Third, a government might turn the confidence concept into an offensive, strategic weapon whereby it attaches the concept to mundane but controversial items regarded as important by its voting base, and then embeds such items in, say, a budget bill.


The third scenario unfolded in connection with the Throne Speech delivered in October 2007. The prime minister said that the government would consider passage of the speech to be an endorsement of its agenda that would necessitate support for the upcoming legislative measures flowing from it. He also said that in order to hold the Opposition to account, the government would make the first measure, the Tackling Violent Crime Act, a matter of confidence, thereby neatly turning the notion of the accountability of the government to the House on its head (Canada 2007, 1-2).


It must be assumed that Dawson’s “genuine spirit of tolerance and fair play” is in a weakened, if not terminal, state.
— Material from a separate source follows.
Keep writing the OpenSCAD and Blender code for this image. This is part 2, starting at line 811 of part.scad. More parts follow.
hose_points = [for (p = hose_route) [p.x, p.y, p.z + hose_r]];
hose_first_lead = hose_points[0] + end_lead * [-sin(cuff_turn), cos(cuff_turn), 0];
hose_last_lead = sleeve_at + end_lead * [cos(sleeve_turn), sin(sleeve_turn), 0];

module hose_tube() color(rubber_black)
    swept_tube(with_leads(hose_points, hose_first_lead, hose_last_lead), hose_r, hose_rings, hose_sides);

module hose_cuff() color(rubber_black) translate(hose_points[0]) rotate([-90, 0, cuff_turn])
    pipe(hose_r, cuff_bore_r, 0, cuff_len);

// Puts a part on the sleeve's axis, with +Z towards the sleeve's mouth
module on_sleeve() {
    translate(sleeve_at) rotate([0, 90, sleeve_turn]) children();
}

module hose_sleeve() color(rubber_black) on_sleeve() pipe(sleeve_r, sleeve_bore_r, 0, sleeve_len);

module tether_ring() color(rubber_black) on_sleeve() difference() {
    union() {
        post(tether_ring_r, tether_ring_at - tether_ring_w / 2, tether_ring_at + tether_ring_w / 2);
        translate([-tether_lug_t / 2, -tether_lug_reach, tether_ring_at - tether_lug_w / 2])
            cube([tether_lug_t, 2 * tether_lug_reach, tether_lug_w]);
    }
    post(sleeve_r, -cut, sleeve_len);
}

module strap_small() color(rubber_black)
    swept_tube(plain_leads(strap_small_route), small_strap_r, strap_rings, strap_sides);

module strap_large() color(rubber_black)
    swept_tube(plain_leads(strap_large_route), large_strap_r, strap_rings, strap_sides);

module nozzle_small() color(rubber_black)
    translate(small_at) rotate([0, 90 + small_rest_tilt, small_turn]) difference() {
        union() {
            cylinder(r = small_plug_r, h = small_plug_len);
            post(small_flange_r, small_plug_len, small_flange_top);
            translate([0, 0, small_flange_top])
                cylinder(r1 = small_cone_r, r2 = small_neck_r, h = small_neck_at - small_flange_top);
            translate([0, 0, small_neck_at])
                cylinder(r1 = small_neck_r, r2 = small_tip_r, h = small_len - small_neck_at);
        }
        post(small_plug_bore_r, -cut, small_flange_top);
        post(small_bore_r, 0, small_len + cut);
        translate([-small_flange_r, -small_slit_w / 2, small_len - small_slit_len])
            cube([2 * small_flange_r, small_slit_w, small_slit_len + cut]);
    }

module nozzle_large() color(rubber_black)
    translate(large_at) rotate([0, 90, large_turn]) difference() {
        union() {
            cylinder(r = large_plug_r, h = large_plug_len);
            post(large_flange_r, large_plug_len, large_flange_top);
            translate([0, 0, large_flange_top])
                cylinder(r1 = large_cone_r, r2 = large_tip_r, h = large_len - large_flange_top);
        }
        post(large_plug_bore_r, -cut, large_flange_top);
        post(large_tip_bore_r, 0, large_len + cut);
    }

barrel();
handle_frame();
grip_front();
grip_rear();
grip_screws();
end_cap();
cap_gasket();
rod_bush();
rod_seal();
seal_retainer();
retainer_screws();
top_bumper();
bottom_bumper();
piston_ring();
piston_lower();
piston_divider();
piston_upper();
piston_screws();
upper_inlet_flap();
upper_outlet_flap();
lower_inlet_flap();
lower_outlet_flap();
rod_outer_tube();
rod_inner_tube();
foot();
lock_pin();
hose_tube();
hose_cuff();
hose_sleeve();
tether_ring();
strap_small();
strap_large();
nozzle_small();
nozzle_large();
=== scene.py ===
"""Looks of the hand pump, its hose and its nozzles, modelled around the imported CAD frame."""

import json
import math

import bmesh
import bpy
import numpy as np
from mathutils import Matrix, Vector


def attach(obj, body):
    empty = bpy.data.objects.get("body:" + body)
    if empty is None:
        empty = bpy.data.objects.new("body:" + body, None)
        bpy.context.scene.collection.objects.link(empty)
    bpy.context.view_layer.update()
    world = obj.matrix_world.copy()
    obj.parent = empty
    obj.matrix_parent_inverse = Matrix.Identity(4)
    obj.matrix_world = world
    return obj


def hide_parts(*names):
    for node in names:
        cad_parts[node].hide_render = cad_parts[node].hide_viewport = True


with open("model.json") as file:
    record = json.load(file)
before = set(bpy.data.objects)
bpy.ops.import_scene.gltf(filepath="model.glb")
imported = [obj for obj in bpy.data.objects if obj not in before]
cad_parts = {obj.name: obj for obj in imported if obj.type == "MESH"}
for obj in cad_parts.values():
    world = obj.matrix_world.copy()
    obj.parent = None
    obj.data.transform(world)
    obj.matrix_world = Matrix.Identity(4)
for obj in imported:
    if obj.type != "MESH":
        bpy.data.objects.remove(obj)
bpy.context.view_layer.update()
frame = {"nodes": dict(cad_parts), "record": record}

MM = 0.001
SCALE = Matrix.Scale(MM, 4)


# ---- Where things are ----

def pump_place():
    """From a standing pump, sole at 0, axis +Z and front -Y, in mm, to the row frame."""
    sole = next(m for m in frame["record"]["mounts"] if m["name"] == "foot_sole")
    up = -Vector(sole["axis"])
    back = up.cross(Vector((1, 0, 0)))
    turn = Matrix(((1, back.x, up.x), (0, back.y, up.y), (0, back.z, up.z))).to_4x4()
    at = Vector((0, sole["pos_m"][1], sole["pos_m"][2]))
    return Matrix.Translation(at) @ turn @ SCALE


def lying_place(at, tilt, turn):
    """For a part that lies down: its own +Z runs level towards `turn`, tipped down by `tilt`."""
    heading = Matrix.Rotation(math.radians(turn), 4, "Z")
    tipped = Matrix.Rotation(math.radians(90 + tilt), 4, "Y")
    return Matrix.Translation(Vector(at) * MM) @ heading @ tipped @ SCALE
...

Further, the country has witnessed a minority government that makes rather robust use of the confidence convention. Is there a need for new rules governing this convention?
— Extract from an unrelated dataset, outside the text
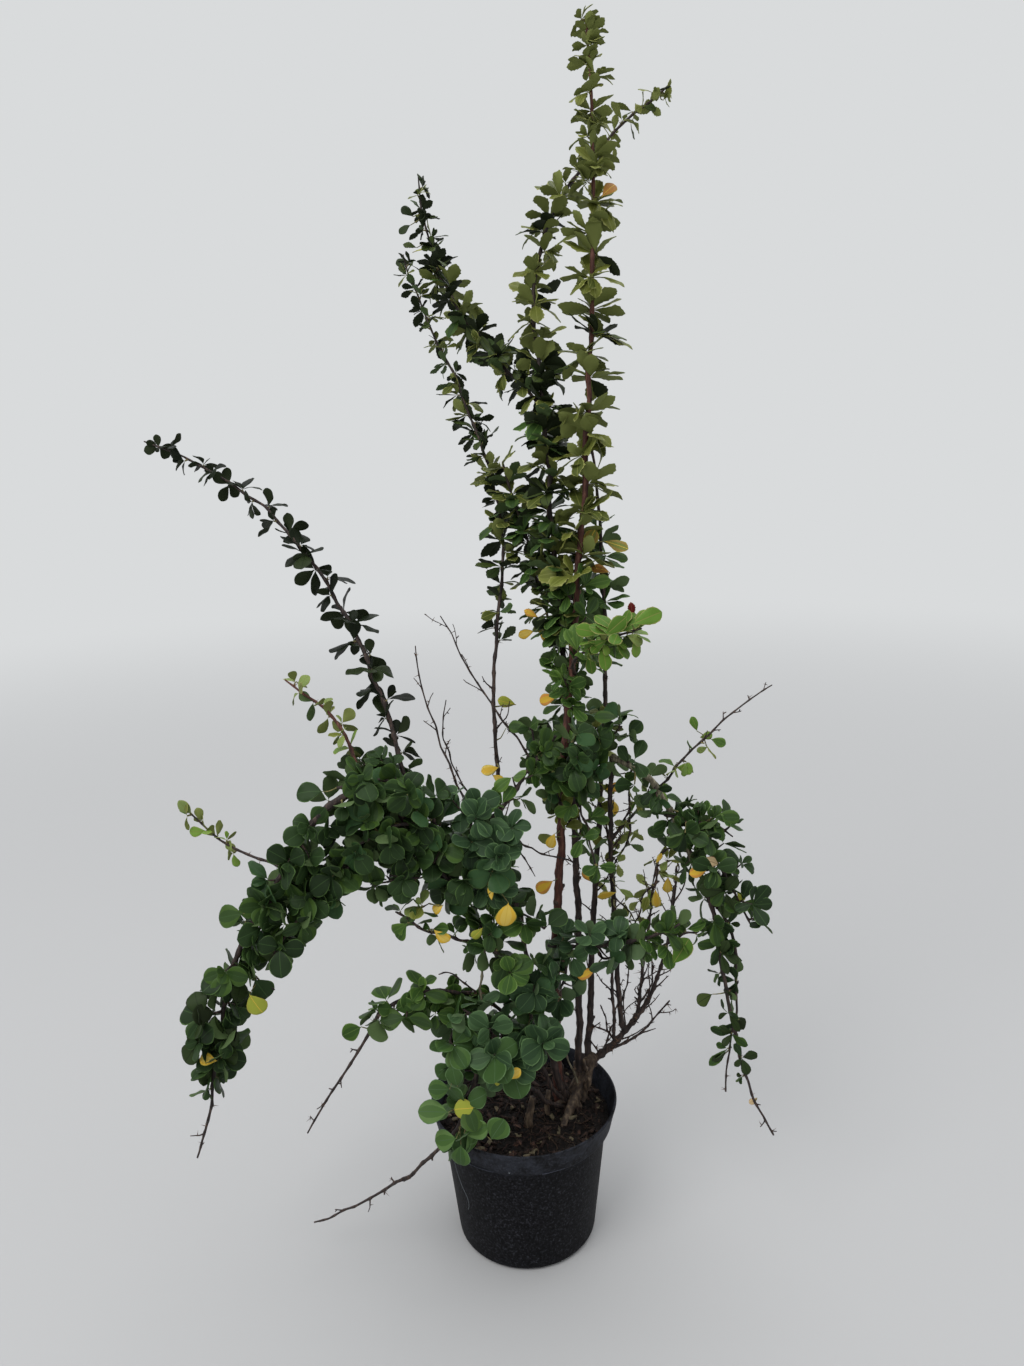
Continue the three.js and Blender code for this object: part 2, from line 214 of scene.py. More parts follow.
def frames_along(path, s):
    p = path.at(s)
    t = unit(np.gradient(p, axis=0))
    side = np.zeros_like(t)
    side[0] = across(t[0])
    for i in range(1, len(t)):
        v = side[i - 1] - t[i] * (side[i - 1] @ t[i])
        side[i] = unit(v)
    return p, t, side, np.cross(t, side)


def tube(batch, path, r0, r1, mat, seed, step=3.5, sides=10, ridge=0.07, lobes=5, rough=0.05,
         nodes=(), swell=0.45, flare=0.0, power=0.85, tip=0.9):
    """A limb with the ribs, roughness and swollen nodes of its bark."""
    n = max(3, int(path.length / step))
    s = np.linspace(0, path.length, n + 1)
    p, t, a, b = frames_along(path, s)
    r = r1 + (r0 - r1) * (1 - s / path.length) ** power
    r = r * (1 + flare * np.exp(-s / (4 * r0 + 2)))
    ang = np.linspace(0, 2 * math.pi, sides, endpoint=False)
    phase = (seed % 97) * 0.37
    shape = 1 + ridge * np.cos(lobes * ang[None, :] + phase + 0.02 * s[:, None])
    if rough:
        rng = np.random.default_rng(seed)
        shape = shape + rough * rng.normal(0, 1, shape.shape) * 0.6
    for sn, direction in nodes:
        i = np.clip(np.searchsorted(s, sn), 0, n)
        facing = 0.5 + 0.5 * np.cos(ang - math.atan2(direction @ b[i], direction @ a[i]))
        near = np.exp(-((s - sn) / 2.6) ** 2)
        shape = shape + swell * near[:, None] * (0.35 + 0.65 * facing[None, :])
    ring = (np.cos(ang)[None, :, None] * a[:, None, :] + np.sin(ang)[None, :, None] * b[:, None, :])
    v = p[:, None, :] + ring * (r[:, None] * shape)[..., None]
    v = np.concatenate([v.reshape(-1, 3), [p[0] - t[0] * r[0] * 0.3, p[-1] + t[-1] * r[-1] * tip]])
    batch.add(v, np.concatenate([grid_faces(n + 1, sides), caps(n + 1, sides)]), mat)


def cone(batch, base, direction, length, radius, mat, sides=5):
    d = unit(direction)
    a = across(d)
    b = np.cross(d, a)
    ang = np.linspace(0, 2 * math.pi, sides, endpoint=False)
    ring = base + radius * (np.cos(ang)[:, None] * a + np.sin(ang)[:, None] * b)
    v = np.concatenate([ring, [base - d * radius], [base + d * length]])
    batch.add(v, caps(1, sides), mat)


# ---------------------------------------------------------------- leaves

# Half widths of a leaf along its length, as shares of the length, and how far its teeth stand out.
STATIONS = [0.09, 0.21, 0.37, 0.54, 0.70, 0.85, 0.95]
KINDS = {
    "round": ([0.026, 0.185, 0.325, 0.400, 0.395, 0.300, 0.160], 0.035),
    "obovate": ([0.024, 0.110, 0.215, 0.290, 0.310, 0.252, 0.130], 0.050),
    "elliptic": ([0.022, 0.082, 0.152, 0.208, 0.226, 0.166, 0.066], 0.210),
    "narrow": ([0.024, 0.080, 0.130, 0.155, 0.150, 0.100, 0.042], 0.080),
    "oblong": ([0.024, 0.098, 0.182, 0.244, 0.264, 0.212, 0.104], 0.080),
}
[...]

The answer is yes. After all, since the rationale for the convention is democracy, then it is passing strange that the government, rather than the House, controls the convention.


If there is agreement that an explicit motion of non-confidence or censure (e.g. the Harper govenment’s 2005 motion that brought down the government; Heard, 2007) cannot be ignored by a government, then the simple rule that is needed is one that requires the House to vote immediately on any such motion. This would make unnecessary all debates about what constitutes a confidence vote. It would also give the House the control of votes on confidence motions. (Such a rule would need to include a specified period within which the motion be placed before the House (not more than two days) and a requirement that the motion be supported by a specified minimum number of MPs.)


An important point that arises in connection with this “simple rule” is the so-called “constructive” vote of confidence, by which is meant a motion that identifies the alternative prime minister. It should be stressed that such a motion removes the virtual right of the prime minister in Canada to a dissolution following a defeat in the House. The constructive vote of confidence is an idea that deserves further discussion.


On the other hand, if one believes in elections as the political resolution of everything, including different approaches to the conventions of the constitution, then nothing needs to be done. However, that turns parliamentary democracy into electoral democracy. It is what the populist democrats preach. But it is also what the constitutional scholars who allow the prime minister complete discretion over the meaning and application of the confidence convention (and also prorogation and dissolution) end up supporting.


Endnotes

Canada. 2007. “Prime Minister says passage of Throne Speech will be mandate to government,” 17 October. http://pm.gc.ca/eng/media.asp?id=1862 Accessed on 8 December 2010.


Dawson, R. MacGregor. 1963. The Government of Canada, 4th ed., revised by Norman Ward. Toronto: University of Toronto Press.


Heard, Andrew. 1991. Canadian Constitutional Conventions: The Marriage of Law and Politics. Toronto: Oxford University Press.


- . 2007. “Just What is a Vote of Confidence? The Curious Case of May 10, 2005.” Canadian Journal of Political Science, 40:2, 395-416.